I have long held the belief that a reasonably educated person — regardless of his professional specialization or occupation — should be familiar with the basic principles of the natural sciences (physics, biology, etc.), the social sciences (psychology, economics, etc.), know how to do arithmetic, know something about law and history, philosophy, etc.
I confess that I was not “reasonably” educated when I graduated from engineering school. Other than what I was minimally required to learn — the basics of science, engineering and math — I knew hardly anything else. Today I would judge my 20-something year old self as a barely educated, mostly ignorant person. Fortunately for me, I am naturally thoughtful, curious and quite intelligent, which allowed me to overcome some of my deficiencies. I was doubly fortunate in being able to learn economics — first neoclassical and eventually Austrian. Now I consider myself a reasonably educated person. And getting more educated by the day.
These musings were prompted by two recent pieces by Don Boudreaux. He is formally trained in law and in economics. Most economists don’t know much about law (that’s me), and most lawyers don’t know economics (every lawyer I know.) One cannot refer to “law and economics” without reference to Ronald Coase. (See Ronald Coase – Law and Economics.)
I liked Don’s articles. The first, from March 18th, is Stop the Cartoonish Excuses for Covid Restrictions:
In Anglo-American law, a person is entitled to compensation only if he or she transferred title to valuable property with no intention of giving a gift, or suffered the loss of some property interest as a result of the actions of someone who violated his or her property rights. Therefore, the mere fact that Sarah’s action improves Silas’s well-being is insufficient to create an obligation that someone pay Sarah for her ‘positive’ action. Likewise, the mere fact that Silas suffers some harm from Steve’s construction activities is insufficient to justify imposing a tax on Steve for his noisy construction activities.

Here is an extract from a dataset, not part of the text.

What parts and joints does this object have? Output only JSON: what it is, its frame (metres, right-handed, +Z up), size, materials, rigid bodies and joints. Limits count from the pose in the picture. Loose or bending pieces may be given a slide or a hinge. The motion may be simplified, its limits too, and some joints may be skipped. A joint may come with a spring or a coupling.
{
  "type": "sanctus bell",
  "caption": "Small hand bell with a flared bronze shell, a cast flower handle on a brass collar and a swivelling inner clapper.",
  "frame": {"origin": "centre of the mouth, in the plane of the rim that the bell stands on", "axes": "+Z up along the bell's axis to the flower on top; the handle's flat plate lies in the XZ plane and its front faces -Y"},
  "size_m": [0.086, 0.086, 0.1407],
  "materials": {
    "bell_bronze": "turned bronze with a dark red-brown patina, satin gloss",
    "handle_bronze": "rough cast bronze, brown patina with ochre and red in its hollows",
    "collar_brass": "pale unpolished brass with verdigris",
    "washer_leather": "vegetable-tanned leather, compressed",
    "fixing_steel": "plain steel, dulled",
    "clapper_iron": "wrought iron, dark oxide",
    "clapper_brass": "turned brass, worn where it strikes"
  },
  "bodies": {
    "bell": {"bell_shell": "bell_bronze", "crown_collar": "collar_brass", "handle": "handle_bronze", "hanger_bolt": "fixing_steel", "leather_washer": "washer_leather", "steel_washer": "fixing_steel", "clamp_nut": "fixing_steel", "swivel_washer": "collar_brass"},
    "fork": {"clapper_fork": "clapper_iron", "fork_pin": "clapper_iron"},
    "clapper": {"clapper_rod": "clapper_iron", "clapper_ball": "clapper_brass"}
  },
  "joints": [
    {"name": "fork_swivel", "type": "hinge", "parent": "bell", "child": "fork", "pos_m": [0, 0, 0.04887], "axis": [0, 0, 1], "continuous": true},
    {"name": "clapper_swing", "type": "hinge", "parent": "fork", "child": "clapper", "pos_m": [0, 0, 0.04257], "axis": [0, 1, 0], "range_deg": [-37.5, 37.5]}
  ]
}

The law refuses to impose obligations in circumstances such as these because the law recognizes a feature of reality to which economists are often blind. While both economics and law understand that people, being gregarious creatures, are forever having impacts on strangers, the law – unlike the all-too-common careless economist – recognizes that people often repeatedly interact with each other through time in ways that cause the costs and benefits of “external” effects to tend to balance out for each person.
The second is a follow-up published today, The Mischief of “Pecuniary Externalities.” He elucidates the subtle point through an example anyone can follow with ease.
Because Silas (it is reasonable to assume) wants the right to sell his car whenever he chooses and at whatever price he can fetch, he cannot legitimately assert ethical or legal standing to prevent Sarah from exercising the same right over her car. By giving this right to all persons, the law effectively recognizes that everyone under its jurisdiction agrees that all people have a right to sell their cars even if some car-selling actions harm some people at particular points in time by causing the market values of their cars to fall.
The law, therefore, doesn’t merely tolerate “pecuniary externalities” on the grounds that such toleration promotes economic growth. Rather, the law treats each person as ‘purchasing’ the right to sell his or her car by giving to all other persons the right to sell their cars. The law, in short – and unlike most economists – understands that “pecuniary externalities” are not externalities at all. They are mirages in economists’ minds.
I recommend those two pieces. They help in our understanding the case for free trade.